O +Liberdade, um think-tank politicamente liderada pelo deputado Carlos Guimarães Pinto e generosamente financiado para servir de braço propagandístico da IL (e pessoas que, estando noutros partidos, lhe têm proximidade ideológica), teve a amabilidade de fazer o trabalho por mim, destacando quatro ministros centrais que são membros desta laboratório de ideias ultraliberal: Fernando Alexandre, diretor não executivo do +Liberdade (com Guimarães Pinto e Cecília Meireles) e novo ministro da Educação; Rita Júdice, a surpreendente ministra da Justiça espacializada em negócios imobiliários; Pedro Reis, ministro da Economia; e António Leitão Amaro, figura central no PSD e no novo executivo, muito próximo de Montenegro.
Independentemente de alguns ministros terem sido nomeadas para cargos técnicos pelo governo anterior (o que desmente a ideia de que só se era promovido com cartão socialista), basta acompanhar as suas posições políticas e programáticas para perceber a sua natureza ideológica. Basta revisitar os escritos de Miranda Sarmento (várias vezes citados por António Costa em debates); conhecer as posições de Ana Paula Martins sobre a reforma do SNS iniciada por Fernando Araújo; rever as intervenções de Paulo Rangel sobre alguns governos aliados de Portugal (numa manifestação contra Sánchez, em Madrid, por exemplo); ler a doutrina sobre direito laboral da nova ministra do Trabalho e Segurança Social (o nome de Maria Rosário Ramalho foi mal recebido pelas centrais sindicais); ou recordar do papel de Miguel Pinto Luz na privatização da TAP à 25ª hora e na concessão da ANA (desfeita pelo Tribunal de Contas) que limita a escolha da localização novo aeroporto (assuntos caros ao líder do PS) para perceber que este governo não foi pensado para convergir com o Partido Socialista. Pelo contrário.
Nos setores mais sensíveis, o fosso com PS e com Pedro Nuno Santos, que Montenegro, ao bom jeito da IL, chamou de “gonçalvista”, é evidente. Não está em causa a competência de cada pessoa. Está em causa o facto deste não ser apenas um governo fortemente político, mas marcadamente ideológico. É uma opção legitima. Só não se pode pedir aos socialistas para jogar um jogo quando se selecionou uma equipa para outro.
Já aqui defendi que o PS deve estar disponível para entendimentos com todos os partidos democráticos (e não apenas com o PSD) em matérias de regime, afastando o Chega de qualquer intervenção que tenha a ver com política de imigração, para as minorias, de segurança, de política criminal ou para alterações constitucionais. A oposição de André Ventura à nova ministra da Administração Interna facilita essa opção, aliás. Curiosamente, é sobre a corrupção que Montenegro está disponível para falar com todos, incluindo o Chega, sem neste tema dar preferência ao PS, é sobre a corrupção – prevê-se um festival de populismo.

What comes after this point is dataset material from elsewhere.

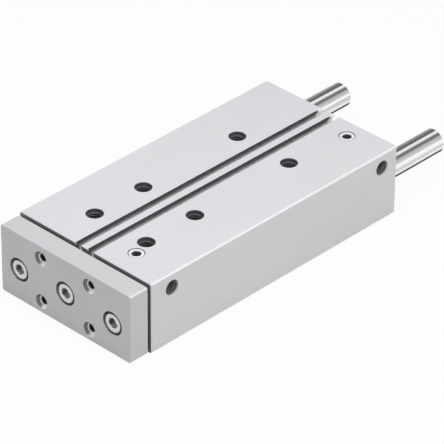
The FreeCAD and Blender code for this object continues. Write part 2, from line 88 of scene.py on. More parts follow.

Coisa diferente é a política económica, social e relacionada com os serviços públicos. Aí, é o PSD que tem de fazer escolhas. A composição deste governo e o discurso de ontem indiciam uma política virada à direita. É legitimo. Existe uma maioria parlamentar de direita. Mas é uma escolha que deveria ter consequências.
O programa dirá se se confirma a decisão do PSD governar como se tivesse maioria absoluta. O discurso de Montenegro assim o indica. E se assim é, o PSD deveria ter em conta uma maior proximidade ao Chega nas propostas para o SNS, política fiscal e Escola Pública do que ao PS. E são essas políticas, e não as de regime, que mais contam para o Orçamento de Estado. Se o programa e o governo é à direita, é à direita que os entendimentos se deveriam fazer. Não se pode governar à direita, havendo uma maioria de direita, e exigir que o suporte dessa política seja a esquerda. Isso não é defender entendimentos ao centro, é defender uma armadilha que leve um partido a abandonar todas as suas posições em favor das de outro. Não foi só a AD que só teve 29%, foi o seu programa.
Quem tivesse dúvidas sobre tudo o que aqui escrevo, bastaria ter ouvido o discurso de tomada de posse de Luís Montenegro. A mensagem foi simples: a AD apresenta o seu programa, incluindo as reformas que defende (e que tiveram 29% dos votos) sem mudar uma linha, e exige que o PS o aprove. Para além do início da marcha-atrás em relação às promessas que fez às corporações, Montenegro tinha uma coisa para transmitir: quis enconstar o PS à parede logo no primeiro dia, mostrando indisponibilidade para cedências. Não está realmente disponível para negociações. Só vitimização. Luís Montenegro exigiu responsabilidade e humildade a todos. Só as dispensou para si.»